O caminho de comunhão com as estruturas ordinárias de uma diocese tais como paróquias e pastorais exige dos movimentos ou comunidades um empenho de humildade e colaboração, contribuindo assim para a renovação destes meios. Do lado inverso é necessário abertura e valorização dos carismas naquilo que eles podem contribuir e renovar. “Expressando, na prática, seu caráter de Comunidade de comunidades e de movimentos” (Docum. de participação, 36)

Além disso, creio ser preciso compreender que estes carismas, suscitados para novos tempos, trazem meios e métodos que por vezes vão além das estruturas ordinárias, atingindo pessoas e ambientes que jamais seriam alcançados. Para “vinho novo”, são necessários “odres novos”.

Espaços de comunhão

Além dos tradicionais e saudáveis instrumentos de comunhão que existem nas Igrejas Locais, temos testemunhado por iniciativa de alguns bispos, experiências inovadoras, como a criação de espaços de comunhão que reúnem estas novas realidades e que são respostas ao apelo do “testemunho comum” do Pentecostes de 98.

Eles nos ajudam a cultivar uma “espiritualidade de comunhão” (NMI 43) descobrindo a riqueza e a complementaridade dos outros carismas, evitando assim a tentação da auto-referência ou do fechamento, favorecendo um colocar a serviço da Igreja Local sua riqueza carismática, formativa e missionária.

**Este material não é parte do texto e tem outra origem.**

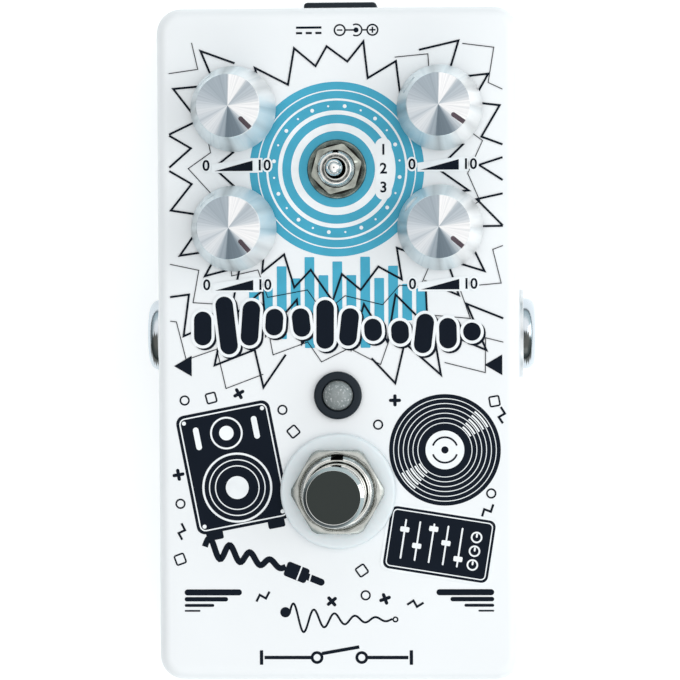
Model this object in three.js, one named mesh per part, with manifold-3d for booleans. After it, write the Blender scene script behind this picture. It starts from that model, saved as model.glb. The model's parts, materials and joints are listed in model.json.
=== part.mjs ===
// Delay pedal for a guitar: a die-cast box with four knobs, a toggle switch, a lamp and a footswitch.
// Millimetres, +Z up. The pedal stands on its rubber feet at z = 0, the power socket faces +Y,
// the input socket faces +X and the output socket faces -X.
import * as THREE from 'three';
import { mergeVertices } from 'three/addons/utils/BufferGeometryUtils.js';
import Module from 'manifold-3d';

const wasm = await Module();
wasm.setup();

// Driving dimensions of the box
const boxLength = 112;
const boxWidth = 60.5;
const boxLean = 0.75;
const shellHeight = 28.8;
const wallThickness = 2;
const roofThickness = 2.2;
const cornerRadius = 4;
const topEdgeRadius = 1.4;
const coverThickness = 2.2;
const coverEdgeRadius = 0.5;
const lipHeight = 1.6;
const lipThickness = 1.5;
const lipClearance = 0.3;

// Cover screws and the posts that take them
const postInset = 5.2;
const postRadius = 4;
const screwRadius = 1.5;
const screwHeadRadius = 3;
const screwHeadHeight = 1.5;
const screwLength = 10;
const screwClearance = 0.15;
const screwSink = 0.1;
const crossWidth = 0.8;
const crossReach = 1.7;
const crossDepth = 1;

// Rubber feet
const footRadius = 5;
const footHeight = 2.5;
const footEdge = 0.6;
const footInsetX = 11;
const footInsetY = 13;

// Places from the middle of the box, as shares of its width or its length
const knobColumnShare = 0.281;
const upperKnobRowShare = 0.3473;
const lowerKnobRowShare = 0.1714;
const toggleRowShare = 0.258;
const lampRowShare = -0.075;
const footswitchRowShare = -0.2161;
const jackRowShare = 0.0125;

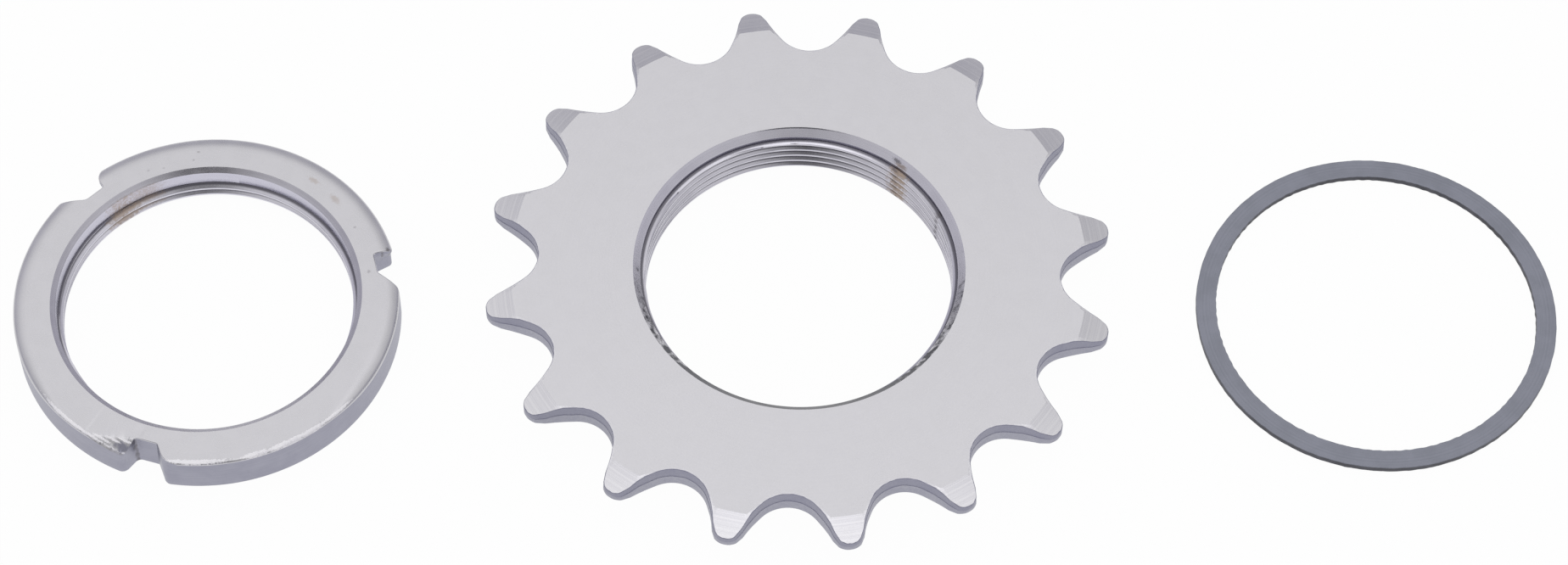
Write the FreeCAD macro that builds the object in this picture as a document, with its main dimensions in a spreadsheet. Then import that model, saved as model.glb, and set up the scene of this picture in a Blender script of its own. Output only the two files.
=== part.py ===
# Fixed gear sprocket with its lockring and spacer, laid out flat beside each other.
# Millimetres, +Z up. The origin is on the sprocket's axis, in the plane that all three pieces lie on.
import FreeCAD, Part
import math
import os

import Sketcher

doc = FreeCAD.newDocument("fixed_gear_sprocket_set")
sheet = doc.addObject("Spreadsheet::Sheet", "sizes")
next_row = 1


def put(alias, content):
    """Write one named cell in the sheet."""
    global next_row
    cell = "B%d" % next_row
    sheet.set("A%d" % next_row, alias)
    sheet.set(cell, content)
    sheet.setAlias(cell, alias)
    next_row += 1


def derive(alias, formula):
    """A size that follows from the driving ones."""
    put(alias, "=" + formula)


# Hub threads that the bores are cut for, both of 24 turns to the inch
hub_threads = {
    "hub_thread_diameter": 34.80,
    "lockring_thread_diameter": 32.77,
    "thread_height": 0.55,
}

# Chain that the teeth are cut for, half inch pitch, and the shape of the gap that it seats in
chain_and_teeth = {
    "chain_pitch": 12.7,
    "tooth_count": 16,
    "roller_seat_radius": 3.95,
    "seat_half_angle": 53.75,
    "tip_corner_radius": 1.0,
    "tip_radius": 34.5,
}

sprocket_blank_sizes = {
    "sprocket_width": 6.38,
    "tooth_thickness": 2.85,
    "bevel_width": 3.0,
    "bevel_depth": 0.75,
    "boss_wall": 4.65,
    "boss_edge_chamfer": 0.5,
    "boss_root_chamfer": 0.6,
    "mouth_chamfer_width": 1.34,
    "mouth_chamfer_depth": 1.2,
    "back_chamfer_width": 0.75,
    "back_chamfer_depth": 0.6,
    "sprocket_turn": 22.157,
}

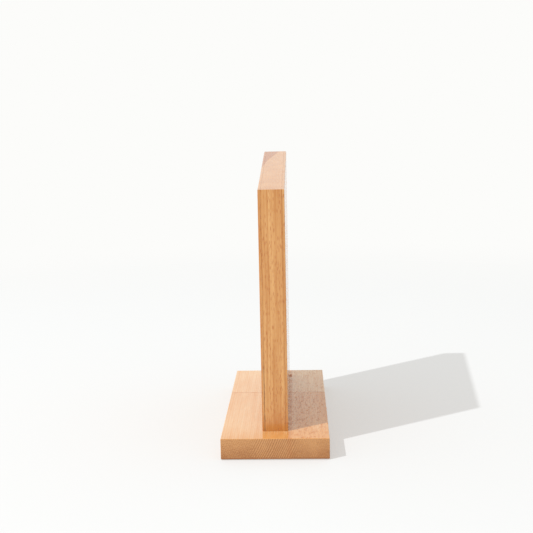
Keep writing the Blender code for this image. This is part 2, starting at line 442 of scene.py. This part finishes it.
    # ring lines are clear near the middle of a board and faint beyond
    off_middle = add("ShaderNodeMath", (world["X"],), operation="ABSOLUTE")
    clear = add(
        "ShaderNodeMapRange", (off_middle, 13 * MM, 25 * MM, 1.0, 0.2),
        interpolation_type="SMOOTHSTEP",
    )
    lines = add("ShaderNodeMath", (ring, RING_MEAN), operation="SUBTRACT")
    lines = add("ShaderNodeMath", (lines, clear), operation="MULTIPLY")
    level = total(
        add, -1.34, (pores, 2.8), (cloud, 0.9), (rays, -0.5), (lines, end_rings),
        (end_drift, 1.0),
    )
    end_wood = add("ShaderNodeMix", {0: level, MIX_A: end_pale, MIX_B: end_warm}, data_type="RGBA")

    facing = add("ShaderNodeSeparateXYZ", (place["Normal"],)).outputs
    endways = add("ShaderNodeMath", (facing[along],), operation="ABSOLUTE")
    is_end = add("ShaderNodeMapRange", (endways, *FACE_TURN), interpolation_type="SMOOTHSTEP")
    colour = add("ShaderNodeMix", {0: is_end, MIX_A: flecked, MIX_B: end_wood}, data_type="RGBA")
    dull = mark
    # dark lines: glued seams, and on the base a strip of painted shade beside the standing board
    for dark_colour, *dark_line in dark_lines:
        colour, dark = darken_line(add, world, colour, here, is_end, getattr(look, dark_colour), *dark_line)
        dull = add("ShaderNodeMath", (dull, dark), operation="MAXIMUM")
    if fingers:
        colour = stain_fingers(add, world, colour, look.fleck, *fingers)
    if spot:
        colour, dark = darken_spot(add, place["Object"], colour, look.fleck, *spot)
        dull = add("ShaderNodeMath", (dull, dark), operation="MAXIMUM")

    # the oil shines on smooth wood and less on dark marks, and the front, back and ends are
    # sanded less finely than the broad faces
    low, high = look.roughness - 0.03, look.roughness + 0.03
    rough = add(
        "ShaderNodeMapRange", (fibre, 0.2, 0.8, low, high), interpolation_type="SMOOTHSTEP",
    )
    rough = add("ShaderNodeMath", (dull, 0.6, rough), operation="MULTIPLY_ADD")
    lengthways = add("ShaderNodeMath", (facing["Y"],), operation="ABSOLUTE")
    coarse = add(
        "ShaderNodeMapRange", (lengthways, *FACE_TURN, 0.0, 0.14), interpolation_type="SMOOTHSTEP",
    )
    rough = add("ShaderNodeMath", (rough, coarse), operation="ADD")
    relief = add("ShaderNodeMath", (fleck, -0.6, fibre), operation="MULTIPLY_ADD")
    bump = add("ShaderNodeBump", {"Height": relief, "Strength": 0.05, "Distance": 0.05 * MM})
    shader = add(
        "ShaderNodeBsdfPrincipled",
        {"Base Color": colour, "Roughness": rough, "Normal": bump, "IOR": OIL_IOR},
    )
    add("ShaderNodeOutputMaterial", {"Surface": shader})
    return material


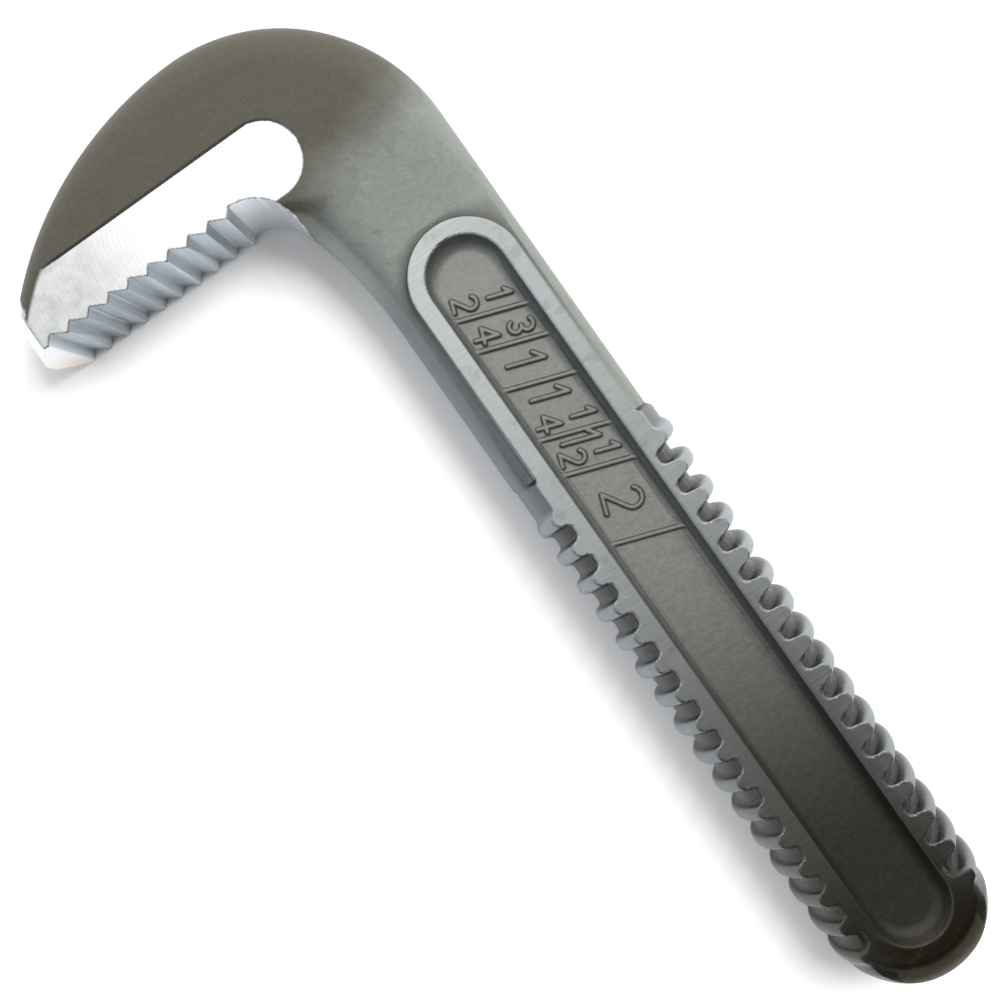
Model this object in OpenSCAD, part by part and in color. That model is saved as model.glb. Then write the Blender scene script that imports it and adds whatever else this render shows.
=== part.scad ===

Confiando-nos a Nossa Senhora Aparecida

Para finalizar, invoco Nossa Senhora Aparecida. As redes daqueles pobres pescadores do vale do Paraíba, apesar de árduos trabalhos, não produziam a pesca necessária. Depois que seus braços cansados retiraram com suas redes, do leito estéril do rio, a imagem da Virgem Aparecida, estas mesmas redes reproduziram o milagre da pesca milagrosa.

Por isto, também nós, discípulos e missionários de Cristo hoje, a ti invocamos, oh Virgem Aparecida. Que vás à nossa frente, a fim que as nossas redes lançadas produzam uma magnífica e milagrosa Nova Evangelização em nosso sofrido e amado Continente.